(Source records)
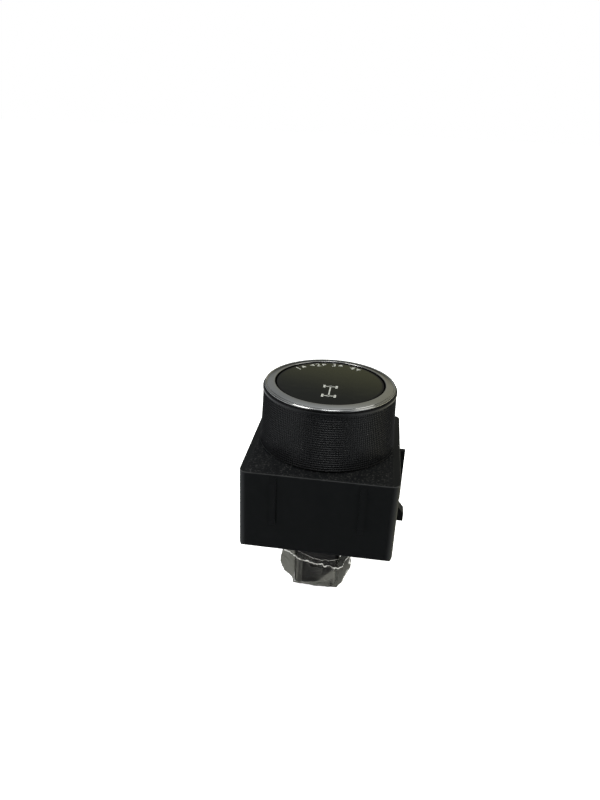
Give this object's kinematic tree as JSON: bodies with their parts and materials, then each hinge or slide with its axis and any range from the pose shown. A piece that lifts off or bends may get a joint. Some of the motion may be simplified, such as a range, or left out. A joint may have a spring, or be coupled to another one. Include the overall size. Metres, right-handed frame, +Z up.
{
  "type": "rotary mode switch",
  "caption": "Square dashboard switch whose knurled ring knob with a bright bezel turns through detents round a fixed display face, with a plug socket underneath.",
  "frame": {"origin": "centre of the overall bounding box, at the level of the plug socket's foot, on which the switch stands", "axes": "+Z up through the knob, away from the socket; -Y towards the front wall, the side nearest the driver; +X to the right"},
  "size_m": [0.0656, 0.0598, 0.0853],
  "materials": {
    "housing_black": "black moulded plastic, fine grained on the top plate and semi-gloss on the walls",
    "cover_black": "black moulded plastic, satin",
    "glide_white": "natural low-friction plastic, satin",
    "grip_black": "black soft-touch plastic with a fine square knurl",
    "chrome": "bright chrome plating on plastic",
    "carrier_black": "dark moulded plastic, satin",
    "gear_natural": "natural acetal, satin",
    "tube_black": "dark moulded plastic, matt",
    "lens_smoke": "smoked clear plastic with a dark back, glossy",
    "diffuser_white": "milky light-spreading film",
    "light_box_white": "white reflective plastic, matt",
    "board_green": "green solder mask, satin",
    "led_white": "white package with a pale yellow cap",
    "flex_amber": "amber flexible circuit, satin",
    "socket_cream": "cream plastic, matt",
    "chip_black": "black moulded package, matt",
    "can_silver": "bright aluminium can",
    "magnet_grey": "dull dark magnet",
    "steel": "bright steel",
    "connector_black": "dark glass-filled plastic, satin",
    "pin_tin": "tin plated brass",
    "clear_film": "thin clear packing film, wrinkled and shiny"
  },
  "bodies": {
    "body": {"front_housing": "housing_black", "base_cover": "cover_black", "glide_ring": "glide_white", "display_tube": "tube_black", "face_lens": "lens_smoke", "diffuser_disc": "diffuser_white", "light_box": "light_box_white", "display_board": "board_green", "display_leds": "led_white", "flex_tail": "flex_amber", "flex_sockets": "socket_cream", "main_board": "board_green", "control_chip": "chip_black", "capacitors": "can_silver", "resistors": "chip_black", "rotation_sensor": "chip_black", "sensor_holder": "gear_natural", "pinion_axle": "steel", "detent_springs": "steel", "connector_shroud": "connector_black", "terminal_pins": "pin_tin", "housing_screws": "steel", "tube_screws": "steel", "connector_film": "clear_film"},
    "knob": {"grip_ring": "grip_black", "bezel_ring": "chrome", "knob_carrier": "carrier_black", "gear_ring": "gear_natural"},
    "pinion": {"encoder_pinion": "gear_natural", "sensor_magnet": "magnet_grey"}
  },
  "joints": [
    {"name": "knob_turn", "type": "hinge", "parent": "body", "child": "knob", "pos_m": [0, 0.002, 0.0603], "axis": [0, 0, 1], "range_deg": [-75, 0], "deforming": ["detent_springs"]},
    {"name": "pinion_turn", "type": "hinge", "parent": "body", "child": "pinion", "pos_m": [0.01851, -0.02006, 0.055], "axis": [0, 0, 1], "range_deg": [-5, 380]}
  ],
  "couplings": [
    {"joint": "pinion_turn", "follows": "knob_turn", "ratio": -5}
  ]
}
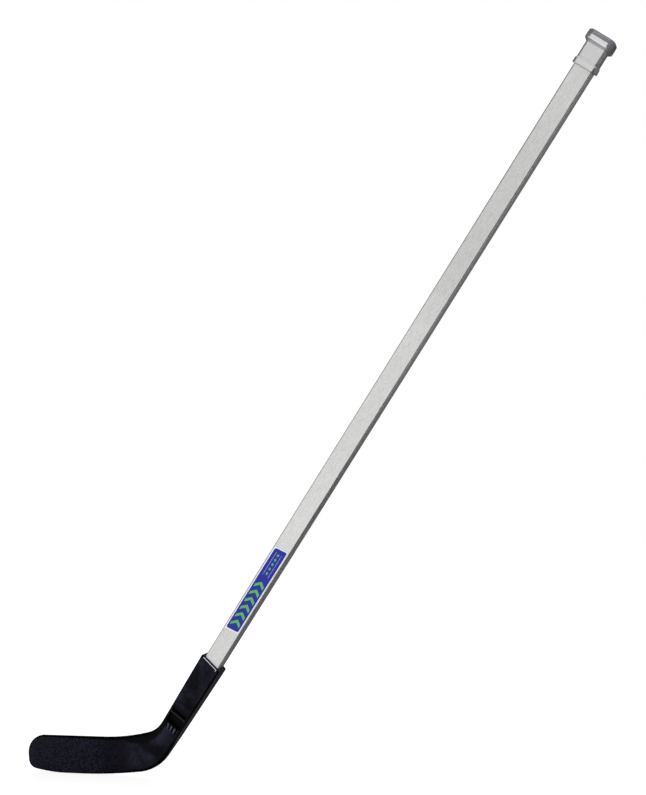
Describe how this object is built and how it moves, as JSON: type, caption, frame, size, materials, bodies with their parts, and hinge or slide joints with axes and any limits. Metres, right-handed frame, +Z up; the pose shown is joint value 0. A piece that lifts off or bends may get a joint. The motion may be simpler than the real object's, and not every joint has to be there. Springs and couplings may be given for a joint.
{
  "type": "floor hockey stick",
  "caption": "Floor hockey stick: rectangular aluminium tube shaft with a push-on butt cap, screwed into the socket of a moulded plastic blade with a ribbed neck pocket.",
  "frame": {"origin": "middle of the flat stretch of the blade's sole, on the floor, midway between the blade's faces", "axes": "+Z up with the stick stood on its sole as it is played, +X from the toe towards the heel and the shaft, +Y from the labelled front face towards the back"},
  "size_m": [1.093, 0.0346, 1.0942],
  "materials": {
    "shaft_aluminium": "lengthwise brushed, clear anodised",
    "blade_plastic": "moulded black plastic, satin, pebbled towards the toe",
    "cap_plastic": "moulded grey plastic, satin",
    "label_film": "printed film, blue with green motifs",
    "screw_steel": "zinc plated"
  },
  "bodies": {
    "root": {"shaft": "shaft_aluminium", "blade": "blade_plastic", "butt_cap": "cap_plastic", "label": "label_film", "upper_screw": "screw_steel", "lower_screw": "screw_steel"}
  },
  "joints": []
}
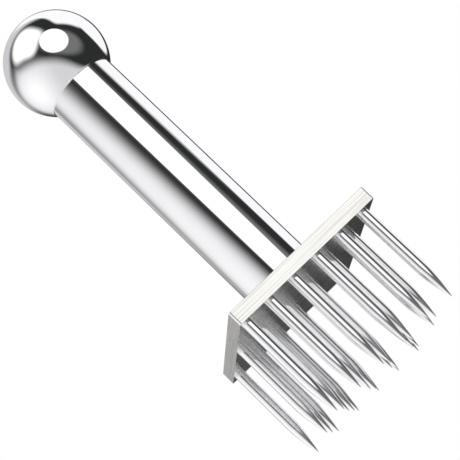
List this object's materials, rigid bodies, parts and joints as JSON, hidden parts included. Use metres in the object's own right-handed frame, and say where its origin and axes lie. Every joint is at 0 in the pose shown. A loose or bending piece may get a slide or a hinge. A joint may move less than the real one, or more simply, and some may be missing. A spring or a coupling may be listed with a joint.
{
  "type": "meat mallet",
  "caption": "Needle-type meat mallet: rectangular steel head plate set with rows of pointed needles, straight round grip and a ball end.",
  "frame": {"origin": "centre of the head plate's outline, on the plane of the needle tips, which is the plane that the tool stands on", "axes": "+Z along the grip from the needle tips to the ball, +X along the plate's short edges, +Y along its long edges"},
  "size_m": [0.056, 0.076, 0.1667],
  "materials": {
    "plate": "brushed",
    "grip": "polished",
    "ball": "polished",
    "needle": "polished",
    "inner": "machined"
  },
  "bodies": {
    "root": {"head_plate": "plate", "handle_tube": "grip", "ball_knob": "ball", "foot_plug": "inner", "tie_rod": "inner", "top_bush": "inner", "needle_a1": "needle", "needle_a2": "needle", "needle_a3": "needle", "needle_a4": "needle", "needle_a5": "needle", "needle_a6": "needle", "needle_b1": "needle", "needle_b2": "needle", "needle_b3": "needle", "needle_b4": "needle", "needle_b5": "needle", "needle_c1": "needle", "needle_c2": "needle", "needle_c3": "needle", "needle_c4": "needle", "needle_c5": "needle", "needle_c6": "needle", "needle_d1": "needle", "needle_d2": "needle", "needle_d3": "needle", "needle_d4": "needle", "needle_d5": "needle", "needle_e1": "needle", "needle_e2": "needle", "needle_e3": "needle", "needle_e4": "needle", "needle_e5": "needle", "needle_e6": "needle"}
  },
  "joints": []
}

▶ [Directive]:
Recopy the entries above in their entirety, exactly.

▶ [Solution to this problem]:
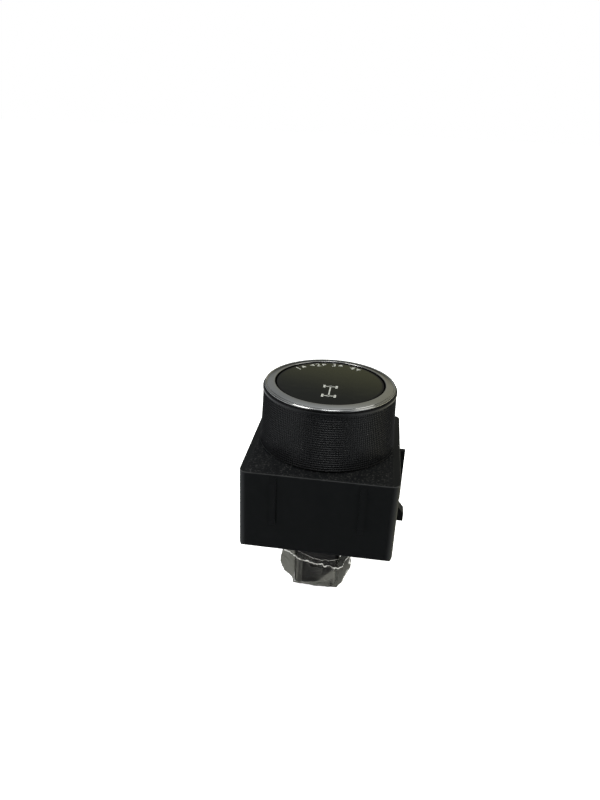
Give this object's kinematic tree as JSON: bodies with their parts and materials, then each hinge or slide with its axis and any range from the pose shown. A piece that lifts off or bends may get a joint. Some of the motion may be simplified, such as a range, or left out. A joint may have a spring, or be coupled to another one. Include the overall size. Metres, right-handed frame, +Z up.
{
  "type": "rotary mode switch",
  "caption": "Square dashboard switch whose knurled ring knob with a bright bezel turns through detents round a fixed display face, with a plug socket underneath.",
  "frame": {"origin": "centre of the overall bounding box, at the level of the plug socket's foot, on which the switch stands", "axes": "+Z up through the knob, away from the socket; -Y towards the front wall, the side nearest the driver; +X to the right"},
  "size_m": [0.0656, 0.0598, 0.0853],
  "materials": {
    "housing_black": "black moulded plastic, fine grained on the top plate and semi-gloss on the walls",
    "cover_black": "black moulded plastic, satin",
    "glide_white": "natural low-friction plastic, satin",
    "grip_black": "black soft-touch plastic with a fine square knurl",
    "chrome": "bright chrome plating on plastic",
    "carrier_black": "dark moulded plastic, satin",
    "gear_natural": "natural acetal, satin",
    "tube_black": "dark moulded plastic, matt",
    "lens_smoke": "smoked clear plastic with a dark back, glossy",
    "diffuser_white": "milky light-spreading film",
    "light_box_white": "white reflective plastic, matt",
    "board_green": "green solder mask, satin",
    "led_white": "white package with a pale yellow cap",
    "flex_amber": "amber flexible circuit, satin",
    "socket_cream": "cream plastic, matt",
    "chip_black": "black moulded package, matt",
    "can_silver": "bright aluminium can",
    "magnet_grey": "dull dark magnet",
    "steel": "bright steel",
    "connector_black": "dark glass-filled plastic, satin",
    "pin_tin": "tin plated brass",
    "clear_film": "thin clear packing film, wrinkled and shiny"
  },
  "bodies": {
    "body": {"front_housing": "housing_black", "base_cover": "cover_black", "glide_ring": "glide_white", "display_tube": "tube_black", "face_lens": "lens_smoke", "diffuser_disc": "diffuser_white", "light_box": "light_box_white", "display_board": "board_green", "display_leds": "led_white", "flex_tail": "flex_amber", "flex_sockets": "socket_cream", "main_board": "board_green", "control_chip": "chip_black", "capacitors": "can_silver", "resistors": "chip_black", "rotation_sensor": "chip_black", "sensor_holder": "gear_natural", "pinion_axle": "steel", "detent_springs": "steel", "connector_shroud": "connector_black", "terminal_pins": "pin_tin", "housing_screws": "steel", "tube_screws": "steel", "connector_film": "clear_film"},
    "knob": {"grip_ring": "grip_black", "bezel_ring": "chrome", "knob_carrier": "carrier_black", "gear_ring": "gear_natural"},
    "pinion": {"encoder_pinion": "gear_natural", "sensor_magnet": "magnet_grey"}
  },
  "joints": [
    {"name": "knob_turn", "type": "hinge", "parent": "body", "child": "knob", "pos_m": [0, 0.002, 0.0603], "axis": [0, 0, 1], "range_deg": [-75, 0], "deforming": ["detent_springs"]},
    {"name": "pinion_turn", "type": "hinge", "parent": "body", "child": "pinion", "pos_m": [0.01851, -0.02006, 0.055], "axis": [0, 0, 1], "range_deg": [-5, 380]}
  ],
  "couplings": [
    {"joint": "pinion_turn", "follows": "knob_turn", "ratio": -5}
  ]
}
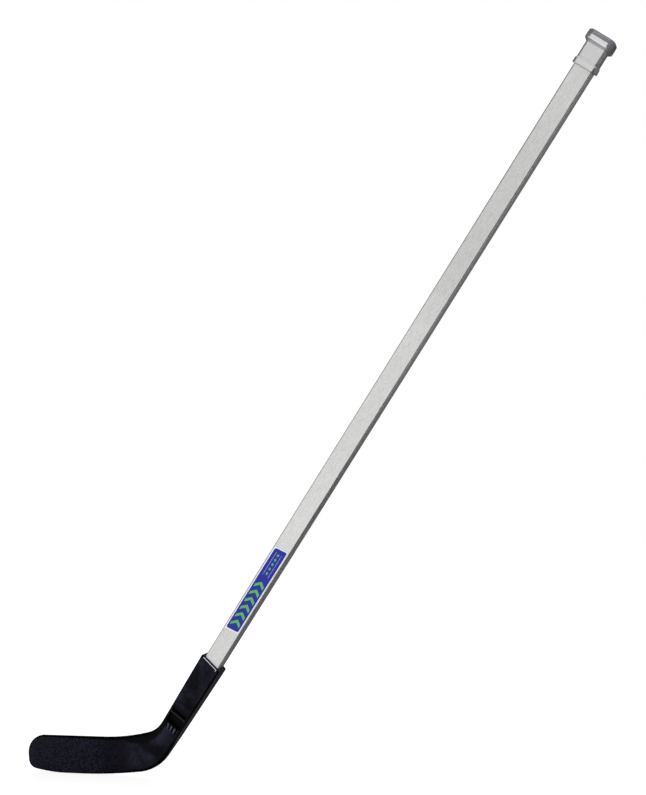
Describe how this object is built and how it moves, as JSON: type, caption, frame, size, materials, bodies with their parts, and hinge or slide joints with axes and any limits. Metres, right-handed frame, +Z up; the pose shown is joint value 0. A piece that lifts off or bends may get a joint. The motion may be simpler than the real object's, and not every joint has to be there. Springs and couplings may be given for a joint.
{
  "type": "floor hockey stick",
  "caption": "Floor hockey stick: rectangular aluminium tube shaft with a push-on butt cap, screwed into the socket of a moulded plastic blade with a ribbed neck pocket.",
  "frame": {"origin": "middle of the flat stretch of the blade's sole, on the floor, midway between the blade's faces", "axes": "+Z up with the stick stood on its sole as it is played, +X from the toe towards the heel and the shaft, +Y from the labelled front face towards the back"},
  "size_m": [1.093, 0.0346, 1.0942],
  "materials": {
    "shaft_aluminium": "lengthwise brushed, clear anodised",
    "blade_plastic": "moulded black plastic, satin, pebbled towards the toe",
    "cap_plastic": "moulded grey plastic, satin",
    "label_film": "printed film, blue with green motifs",
    "screw_steel": "zinc plated"
  },
  "bodies": {
    "root": {"shaft": "shaft_aluminium", "blade": "blade_plastic", "butt_cap": "cap_plastic", "label": "label_film", "upper_screw": "screw_steel", "lower_screw": "screw_steel"}
  },
  "joints": []
}
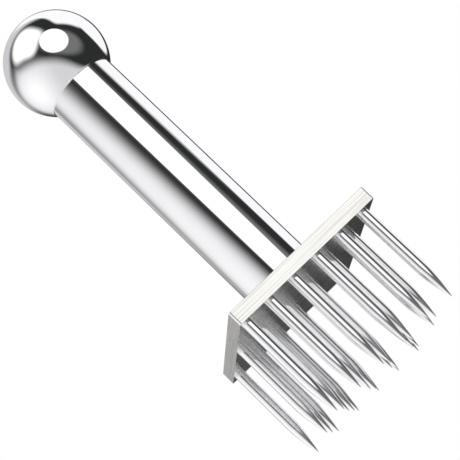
List this object's materials, rigid bodies, parts and joints as JSON, hidden parts included. Use metres in the object's own right-handed frame, and say where its origin and axes lie. Every joint is at 0 in the pose shown. A loose or bending piece may get a slide or a hinge. A joint may move less than the real one, or more simply, and some may be missing. A spring or a coupling may be listed with a joint.
{
  "type": "meat mallet",
  "caption": "Needle-type meat mallet: rectangular steel head plate set with rows of pointed needles, straight round grip and a ball end.",
  "frame": {"origin": "centre of the head plate's outline, on the plane of the needle tips, which is the plane that the tool stands on", "axes": "+Z along the grip from the needle tips to the ball, +X along the plate's short edges, +Y along its long edges"},
  "size_m": [0.056, 0.076, 0.1667],
  "materials": {
    "plate": "brushed",
    "grip": "polished",
    "ball": "polished",
    "needle": "polished",
    "inner": "machined"
  },
  "bodies": {
    "root": {"head_plate": "plate", "handle_tube": "grip", "ball_knob": "ball", "foot_plug": "inner", "tie_rod": "inner", "top_bush": "inner", "needle_a1": "needle", "needle_a2": "needle", "needle_a3": "needle", "needle_a4": "needle", "needle_a5": "needle", "needle_a6": "needle", "needle_b1": "needle", "needle_b2": "needle", "needle_b3": "needle", "needle_b4": "needle", "needle_b5": "needle", "needle_c1": "needle", "needle_c2": "needle", "needle_c3": "needle", "needle_c4": "needle", "needle_c5": "needle", "needle_c6": "needle", "needle_d1": "needle", "needle_d2": "needle", "needle_d3": "needle", "needle_d4": "needle", "needle_d5": "needle", "needle_e1": "needle", "needle_e2": "needle", "needle_e3": "needle", "needle_e4": "needle", "needle_e5": "needle", "needle_e6": "needle"}
  },
  "joints": []
}